__Exercise inputs__:
☆ ☆ ☆ ☆

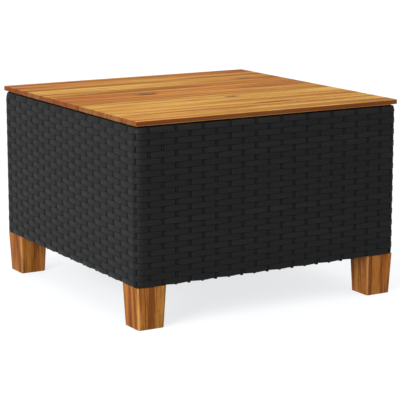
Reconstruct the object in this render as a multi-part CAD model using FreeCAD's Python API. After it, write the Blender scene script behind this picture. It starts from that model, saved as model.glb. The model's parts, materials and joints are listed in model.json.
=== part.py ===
import FreeCAD, Part
import math
import os

# Garden coffee table: an acacia slat top, a woven skin on a welded steel frame, and four acacia legs.
# Millimetres. The origin is on the floor under the table's centre, +X runs along the slats, +Z is up, and
# the front is the -Y side.

# Overall
TOP_SIZE = 550.0
HEIGHT = 370.0

# Slats, which lie side by side across Y
SLAT_COUNT = 10
SLAT_GAP = 2.2
SLAT_THICKNESS = 9.0
SLAT_EDGE_RADIUS = 1.5
SLAT_END_RADIUS = 0.8

# Battens, which cross under the slats
BATTEN_PLACES = {"left": -200.0, "middle": 0.0, "right": 200.0}
BATTEN_WIDTH = 40.0
BATTEN_THICKNESS = 18.0
BATTEN_LENGTH = 490.0
BATTEN_EDGE_RADIUS = 1.5

# Woven skin
SKIN_HALF = 276.0
SKIN_THICKNESS = 5.0
SKIN_BOTTOM = 77.0
SKIN_TOP = 359.0
SKIN_EDGE_RADIUS = 4.0
BORDER_THICKNESS = 3.0
CORNER_GAP = 0.2

# Steel frame
TUBE = 20.0
TUBE_WALL = 1.2
RAIL_CORNER_RADIUS = 2.0
RAIL_END_GAP = 6.0

# Tabs under the batten ends
TAB_WIDTH = 36.0
TAB_LENGTH = 25.0
TAB_THICKNESS = 3.0
TAB_CORNER_RADIUS = 5.0
TAB_HOLE_FROM_RAIL = 15.0
TAB_HOLE_ASIDE = 10.0

# Plates under the frame's corners, which hold the legs
PLATE_SIZE = 58.0
PLATE_THICKNESS = BORDER_THICKNESS
PLATE_CORNER_RADIUS = 4.0

# Legs
LEG_TOP_WIDTH = 58.2
LEG_BOTTOM_WIDTH = 51.2
LEG_OUTER_INSET = 2.6
LEG_EDGE_RADIUS = 4.0
LEG_FOOT_RADIUS = 1.2

# Fasteners. FIT is the clearance round a shank in its hole
FIT = 0.1
SLAT_SCREW = {"length": 23.0, "shank": 2.0, "head": 4.0}
SLAT_SCREW_FROM_BATTEN_END = 13.0
BATTEN_SCREW = {"length": 16.0, "shank": 2.25, "head": 4.5, "head_height": 3.0}
SCREW_POINT = 3.0
BOLT_RADIUS = 4.0
BOLT_IN_LEG = 42.0
BOLT_ABOVE_PLATE = 14.0
BOLT_POINT = 6.0
BOLT_END_CHAMFER = 1.0
BOLT_FROM_LEG_CENTRE = 5.0
PLATE_HOLE_RADIUS = 4.5
WASHER_RADIUS = 8.0
WASHER_THICKNESS = 1.6
NUT_ACROSS_FLATS = 13.0
NUT_HEIGHT = 6.5
NUT_CHAMFER = 0.8

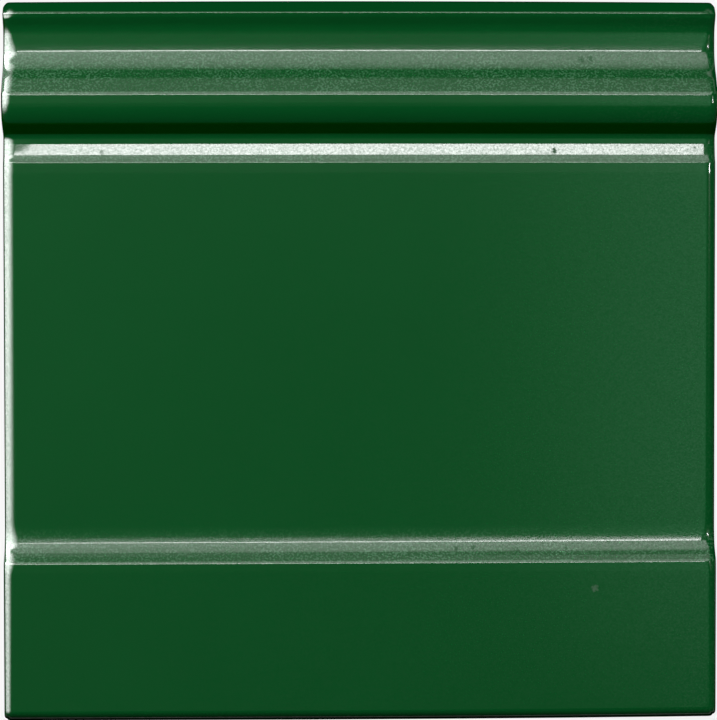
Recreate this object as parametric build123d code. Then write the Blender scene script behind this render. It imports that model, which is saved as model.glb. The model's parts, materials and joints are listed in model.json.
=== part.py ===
from build123d import *
from math import radians, tan
import os

# Glazed ceramic skirting tile, pressed and fired as one piece.
# It lies on its keyed back: +X runs along the skirting, +Y points to the tile's top edge
# and +Z out of its glazed face. The origin is the centre of the back, on the surface it
# rests on. Lengths are millimetres.

width = 152.0
height = 153.5

# Levels of the main surfaces above the back.
field_level = 11.0
plinth_level = 14.15
hollow_level = 8.87
groove_level = 9.96
top_edge_level = 7.9
bottom_edge_level = 11.65

# The face's section, from the top edge down, as the corners of its mouldings before they
# are rounded: depth below the top edge, level above the back, radius of the rounding.
lip_shoulder = (0.4, 8.5, 0.5)
lip_crest = (2.48, 10.62, 0.8)
hollow_brow = (3.45, 10.42, 2.4)
hollow_top = (5.85, hollow_level, 4.3)
hollow_foot = (8.87, hollow_level, 38.0)
ogee_crease = (10.87, 9.045, 4.5)
ogee_lower = (13.42, 9.6, 8.4)
ogee_upper = (16.45, 12.35, 8.0)
torus_arris = (19.85, 14.83, 1.4)
torus_crest = (24.7, 14.95, 5.9)
groove_floor = (28.7, groove_level, 1.7)
groove_crease = (30.45, groove_level, 0.4)
cove_foot = (33.42, 10.36, 3.0)
field_arris = (34.33, 10.9, 0.8)
field_brow = (36.7, field_level, 12.0)
step_haunch = (113.2, field_level, 20.0)
step_crease = (115.5, 11.4, 3.0)
step_lower = (116.55, 11.76, 4.0)
step_upper = (118.5, 13.29, 5.0)
plinth_arris = (119.55, 14.04, 1.1)
plinth_haunch = (121.6, plinth_level, 10.0)
plinth_nosing = (height, plinth_level, 2.4)

# The face rounds down at both ends, over this reach along the run and this drop, and the
# corners of the plan are rounded too. The rounding runs a little past the end before it is
# trimmed, so that it meets the end's upright face at a clean edge.
end_reach = 2.8
end_drop = 1.3
end_trim = 0.01
plan_corner_radius = 1.3

# Keying grooves in the back.
key_count = 12
key_pitch = 11.4
key_length = 132.0
key_width = 5.2
key_depth = 0.9
key_wall_angle = 25.0


def section_point(depth, level):
    """A point of the cross-section, on the plane across the skirting."""
    return Vector(0, height / 2 - depth, level)


def tile_section():
    """The cross-section: the moulded face and the upright edges, carried down past the back."""
    corners = [
        lip_shoulder, lip_crest, hollow_brow, hollow_top, hollow_foot, ogee_crease, ogee_lower,
        ogee_upper, torus_arris, torus_crest, groove_floor, groove_crease, cove_foot,
        field_arris, field_brow, step_haunch, step_crease, step_lower, step_upper,
        plinth_arris, plinth_haunch, plinth_nosing,
    ]
    face_points = [section_point(depth, level) for depth, level, _ in corners]
    face_radii = [radius for _, _, radius in corners]
    top_edge = section_point(0, top_edge_level)
    bottom_edge = section_point(height, bottom_edge_level)
    face_line = FilletPolyline(top_edge, *face_points, bottom_edge, radius=face_radii)
    lowest = -2 * end_drop
    rest_of_outline = Polyline(
        bottom_edge, section_point(height, lowest), section_point(0, lowest), top_edge
    )
    return make_face(Wire(face_line.edges() + rest_of_outline.edges()))


def run_path():
    """The way the section travels along the run: up round one end, level, down the other."""
    level_half = width / 2 - end_reach
    reach = end_reach + end_trim
    across_run = Plane(origin=(0, 0, -end_drop), x_dir=(1, 0, 0), z_dir=(0, -1, 0))
    right_round = EllipticalCenterArc((level_half, 0), reach, end_drop, start_angle=0, arc_size=90)
    left_round = EllipticalCenterArc((-level_half, 0), reach, end_drop, start_angle=90, arc_size=90)
    level_line = Edge.make_line((level_half, 0, 0), (-level_half, 0, 0))
    return Wire([(across_run * right_round).edge(), level_line, (across_run * left_round).edge()])


def keying_groove():
    """One shallow groove across the back, with sloping walls and closed ends."""
    inset = key_depth * tan(radians(key_wall_angle))
    mouth = RectangleRounded(key_length, key_width, key_width / 2.5)
    floor = RectangleRounded(key_length - 2 * inset, key_width - 2 * inset, key_width / 4)
    return loft([mouth, Pos(0, 0, key_depth) * floor])


def skirting_tile():
    """The whole tile: the section carried along the run, trimmed to its plan and back, and keyed."""
    path = run_path()
    section_at_end = Pos(path.position_at(0)) * tile_section()
    bar = sweep(section_at_end, path=path, normal=(1, 0, 0))
    plan = RectangleRounded(width, height, plan_corner_radius)
    body = bar & extrude(plan, amount=2 * plinth_level)
    grooves = [spot * keying_groove() for spot in GridLocations(key_pitch, key_pitch, 1, key_count)]
    return body - grooves


os.makedirs("parts", exist_ok=True)
tile = skirting_tile()
tile.label = "skirting_tile"
export_step(tile, "parts/skirting_tile.step")
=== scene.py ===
import json
from math import copysign, cos, degrees, exp, pi, radians, sin, sqrt, tan
import bmesh
import bpy
from mathutils import Matrix, Vector

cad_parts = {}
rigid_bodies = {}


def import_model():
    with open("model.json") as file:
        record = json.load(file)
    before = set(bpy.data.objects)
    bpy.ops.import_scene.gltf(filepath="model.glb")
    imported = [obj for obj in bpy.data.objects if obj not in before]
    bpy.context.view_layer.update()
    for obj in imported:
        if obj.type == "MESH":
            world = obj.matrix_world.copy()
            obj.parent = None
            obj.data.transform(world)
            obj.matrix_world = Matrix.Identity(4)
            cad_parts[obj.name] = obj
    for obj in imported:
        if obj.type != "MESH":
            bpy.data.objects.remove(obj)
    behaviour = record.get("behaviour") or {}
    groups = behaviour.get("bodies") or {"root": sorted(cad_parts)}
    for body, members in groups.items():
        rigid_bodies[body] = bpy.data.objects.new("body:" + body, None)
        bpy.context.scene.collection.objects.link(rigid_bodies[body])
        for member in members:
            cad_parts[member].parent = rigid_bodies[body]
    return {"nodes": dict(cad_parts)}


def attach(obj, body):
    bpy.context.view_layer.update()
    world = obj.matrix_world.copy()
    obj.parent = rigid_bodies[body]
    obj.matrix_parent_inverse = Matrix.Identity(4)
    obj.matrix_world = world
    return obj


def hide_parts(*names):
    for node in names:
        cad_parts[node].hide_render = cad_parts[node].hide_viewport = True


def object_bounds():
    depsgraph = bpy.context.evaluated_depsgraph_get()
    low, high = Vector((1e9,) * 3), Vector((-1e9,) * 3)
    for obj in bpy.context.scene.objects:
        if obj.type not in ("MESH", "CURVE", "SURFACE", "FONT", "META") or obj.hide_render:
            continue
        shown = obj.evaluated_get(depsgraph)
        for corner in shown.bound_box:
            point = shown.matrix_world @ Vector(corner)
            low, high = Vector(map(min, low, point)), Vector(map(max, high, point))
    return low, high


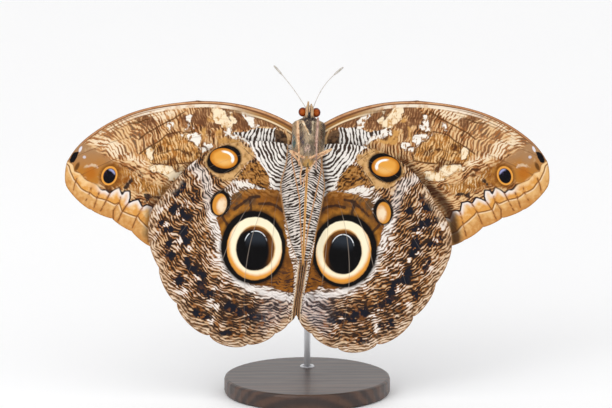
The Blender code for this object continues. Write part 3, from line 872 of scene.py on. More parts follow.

☆ ☆ ☆ ☆

Using the listing, copy every line where the word "groups" shows up.

__Solution below__:
    groups = behaviour.get("bodies") or {"root": sorted(cad_parts)}
    for body, members in groups.items():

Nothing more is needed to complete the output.